E’ bello per un governo dire “abbiamo un grande piano per gli investimenti europeo che favorirà la crescita e l’occupazione”, ma poi far finta di niente e non aiutare il piano a partire. E’ anche bello dire che l’Unione europea è solidale con i poveri del mondo, con i perseguitati politici e religiosi, salvo poi chiudersi nelle proprie frontiere.
E’ quello che accade, da sempre, nel rapporto tra i governi nazionali e l’Unione europea. Quando c’è una bella cosa da dire la si dice e si cerca un po’ sempre di appropriarsene, quando la notizia è meno gradita se proprio non la si può tacere, la colpa viene data “a Bruxelles”. Ci sono un paio di esempi di queste settimane che dimostrano come gli Stati ancora la facciano da padrone nell’Unione europea, e che da Bruxelles non si riesce a smuovere nulla se nelle varie cancellerie non si decide di agire.
Il Piano per gli investimenti lanciato dalla Commissione europea potrebbe anche non essere una gran cosa, comunque è stato lanciato, i governi, tutti, lo hanno salutato come la grande occasione per ripartire. Poi si scopre che, strada facendo, solo quattro Stati hanno fatto la loro parte mettendo dei soldi (Italia, Germania, Francia e Spagna). Gli altri latitano, dicono che vogliono aspettare di capire bene come funziona, quali sono le regole e gli obiettivi. A dirla tutta neanche i quattro governi che hanno messo i soldi hanno dato carta bianca a Bruxelles: senza scendere in tecnicismi, in sostanza, i fondi promessi restano sotto il controllo delle capitali. Ma almeno in qualche forma ci sono.
Certo per la Francia e la Germania, ad esempio, che confinano, che hanno già numerose integrazioni, che hanno presentato progetti giudicati dagli esperti “fichissimi”, è più facile lanciarsi che per il Portogallo, ad esempio, che confina solo con la Spagna (un gigante al suo confronto) o per la Bulgaria o l’Estonia, piccoli stati periferici. Anche i piccoli stati centrali hanno dubbi e resistenze: nei progetti di livello “europeo” è difficile alle volte per loro raccogliere qualcosa in grandi accordi tra grandi Stati. Ma comunque, per ora, ancora non ci sono. Jean-Claude Juncker proprio questa mattina lo ha detto: “Se qualche governo si lamenta che il Piano stenta a partire, per prima cosa metta mano al suo portafoglio”.

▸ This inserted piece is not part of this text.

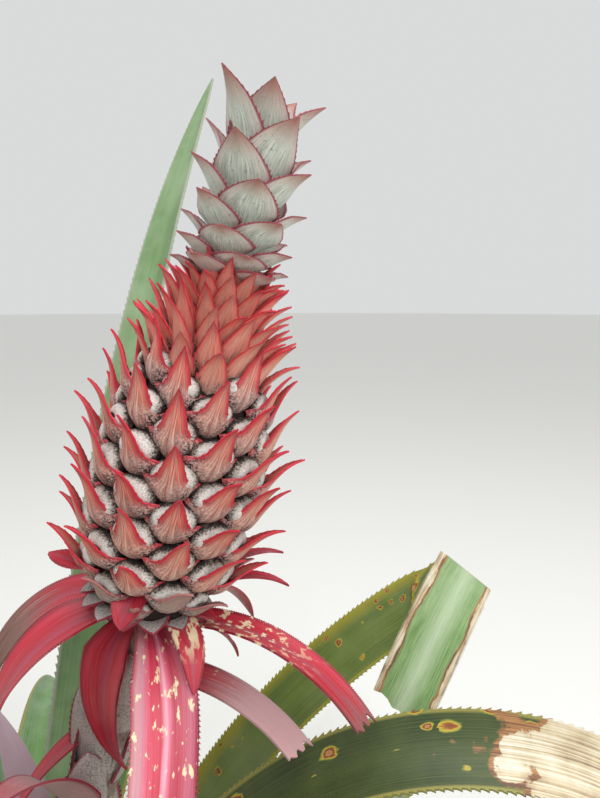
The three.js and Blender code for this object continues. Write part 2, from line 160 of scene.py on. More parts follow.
# A fruitlet's bract, by share of its length: how far it leans from the fruit's axis, how wide it is and how
# deep it is cupped.
BRACT_LEAN = ((0, 66), (0.2, 54), (0.42, 20), (0.7, 28), (1, 52))
BRACT_WIDTH = (
    (0, 7), (0.16, 11), (0.28, 13.2), (0.36, 13.4), (0.41, 9.8), (0.48, 7.2), (0.6, 5.5), (0.8, 3), (1, 0.1)
)
BRACT_CUP = ((0, 4), (0.2, 7.5), (0.32, 9.6), (0.38, 8.6), (0.45, 4.4), (0.54, 2.6), (0.75, 1.4), (1, 0.1))
BRACT_ROUNDNESS = ((0.36, 2.1), (0.5, 1.3))
TUFT_WIDTH = ((0, 0.8), (0.25, 1), (0.45, 0.86), (0.65, 0.56), (0.8, 0.31), (0.92, 0.12), (1, 0.01))
CROWN_WIDTH = (
    (0, 0.5), (0.28, 0.58), (0.4, 0.84), (0.5, 1), (0.61, 0.9), (0.73, 0.66), (0.86, 0.35), (0.95, 0.12),
    (1, 0.01),
)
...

Se non ci sono i fondi pubblici, ha chiarito per gli industriali europei Emma Marcegaglia, presidente della loro associazione, è difficile che arrivino quelli privati, anche perché “noi vorremmo pochi progetti, ben pensati, con buone prospettive” e poi “in giro soldi ce ne sono tanti e se ne potrebbero trovare”. Ma se i governi non si muovono, se i soldi e i progetti non arrivano, diventa tutto così difficile…
L’Europa degli Stati è questa, è quella che impedisce che possa esistere una politica estera europea, che lega le mani all’Alto rappresentante, chiunque essa sia. Juncker tenta di tenere caldo il tema, il sogno, di un’Unione federale, lo ha fatto anche con quella sua breve battuta sull’esercito europeo, che lui vorrebbe, anche se sa perfettamente che non è cosa di oggi.

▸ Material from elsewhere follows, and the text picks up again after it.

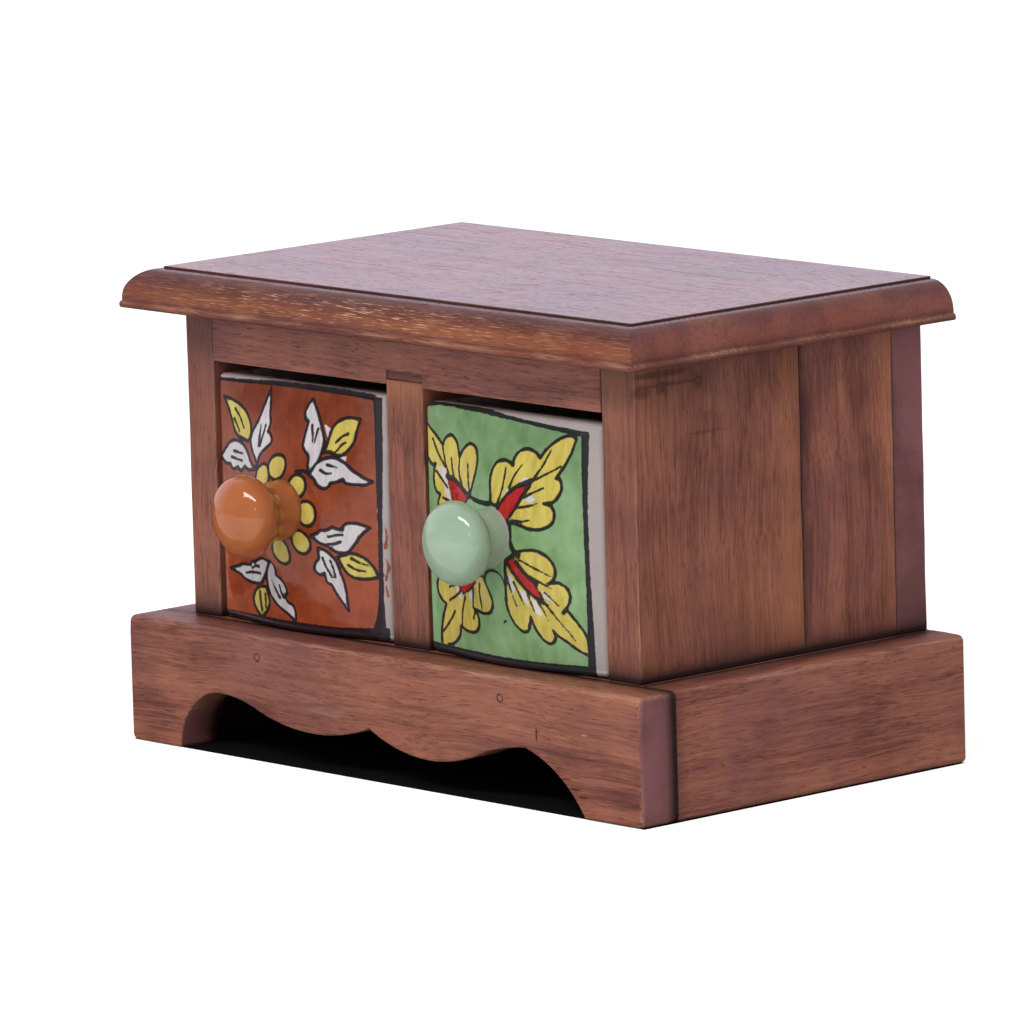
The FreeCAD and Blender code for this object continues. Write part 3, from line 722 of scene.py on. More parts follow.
def painted_glaze(name, ground, colours, seed, painted_shade_by_height, gloss=0.38, coat=0.15):
    """
    Brush-painted ceramic under clear glaze. Each colour is laid where its field, the distance
    in millimetres to the edge of the brushwork, is below zero. Three shares of painted shade
    scale the ground below, in the middle and above: darker towards the top, under the overhang,
    and lighter below.
    """
    tree = Tree(name)
    place = tree.place()
    shift = (seed * 31.0, seed * 17.0, seed * 43.0)
    wobble = tree.noise(tree.stretched(place, (0.55, 0.55, 0.55), shift), 1.0, 2.0)
    bristle = tree.noise(tree.stretched(place, (2.6, 2.6, 2.6), shift), 1.0, 2.0)
    wash = tree.noise(tree.stretched(place, (0.10, 0.10, 0.10), shift), 1.0, 3.0, 0.6)
    strokes = tree.noise(tree.stretched(place, (0.55, 0.2, 0.16), shift, (0, 0.5, 0)), 1.0, 2.0, 0.5)

    def inside(label, soft, sway, hairs):
        edge = tree.field(label)
        edge = tree.plus(edge, tree.times(tree.minus(wobble, 0.5), sway))
        edge = tree.plus(edge, tree.times(tree.minus(bristle, 0.5), hairs))
        return tree.span(edge, -soft, soft, 1.0, 0.0)

    mottle = tree.plus(tree.times(wash, 0.8), tree.times(strokes, 0.2))
    body = tree.ramp(wash, ((0.3, tuple(c * 0.9 for c in CREAM)), (0.7, CREAM)))
    low, middle, high = painted_shade_by_height
    # Painted shade: the ground is darker towards the top of the front, under the overhang, and lighter
    # below.
    height_shade = tree.ramp(tree.field("rise"), ((0.05, [low] * 3), (0.5, [middle] * 3), (0.95, [high] * 3)))
    ground = tree.mix(1.0, tree.ramp(mottle, ground), height_shade, "MULTIPLY")
    colour = tree.mix(inside("ground", 0.16, 0.7, 0.2), body, ground)
    for label, thin, thick in colours:
        shade = tree.plus(tree.times(strokes, 0.7), tree.times(bristle, 0.3))
        paint = tree.ramp(shade, ((0.32, thin), (0.62, thick)))
        colour = tree.mix(inside(label, 0.14, 0.35, 0.15), colour, paint)
    black = inside("black", 0.13, 0.55, 0.25)
    colour = tree.mix(tree.times(black, 0.96), colour, LINE_BLACK)
    roughness = tree.span(wash, 0.3, 0.7, 0.07, 0.13)
    relief = tree.bump(black, 0.03, 0.7)
    ripple = tree.noise(tree.stretched(place, (0.14, 0.14, 0.14), shift), 1.0, 2.0)
    normal = tree.bump(ripple, 0.25, 1.0, relief)
    gloss = tree.span(black, 0.2, 0.8, gloss, gloss * 0.5)
    coat = tree.span(black, 0.2, 0.8, coat, 0.0)
    return tree.finish(colour, roughness, normal, Specular_IOR_Level=gloss, Coat_Weight=coat,
                       Coat_Roughness=0.03)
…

Come ha detto oggi il presidente della Banca centrale europea Mario Draghi in audizione al Parlamento italiano: “l’Unione rimane fragile perché le riforme rimangono affidate ai singoli ambiti nazionali”. Secondo Draghi “non c’è modo di garantire che i paesi prendano le misure necessarie per farne membri all’altezza dell’unione monetaria, questa è una cosa a cui occorre guardare per pensare un cambiamento”. Nel contempo “trincerarci nuovamente nei confini nazionali non risolverebbe nessuno dei problemi che abbiamo di fronte”.
Dei passi si stanno facendo, è vero, seppure con enorme difficoltà ed ancora i percorsi non sono compiuti. Dopo l’Unione bancaria questa Commissione europea vorrebbe portare a termine anche quelle dell’energia (che sarebbe davvero il più grande progetto nella storia dell’Unione) e quello del digitale, perfezionando anche il Mercato interno, “vorrei che questo esecutivo comunitario passasse alla storia come quello che lo ha completato”, ha detto di recente il vice presidente della Commissione Jyrki Katainen, che non è per niente un falco, ma uno che tenta di negoziare.
Il blocco però è lì, negli Stati, nel fatto che ancora non si è deciso di fidarsi davvero gli uni degli altri, che in molti ancora pensano che a livello nazionale si possano gestire meglio crisi e opportunità. Invece è lì il problema, che l’ultima parola resta sempre nelle bocche delle cancellerie.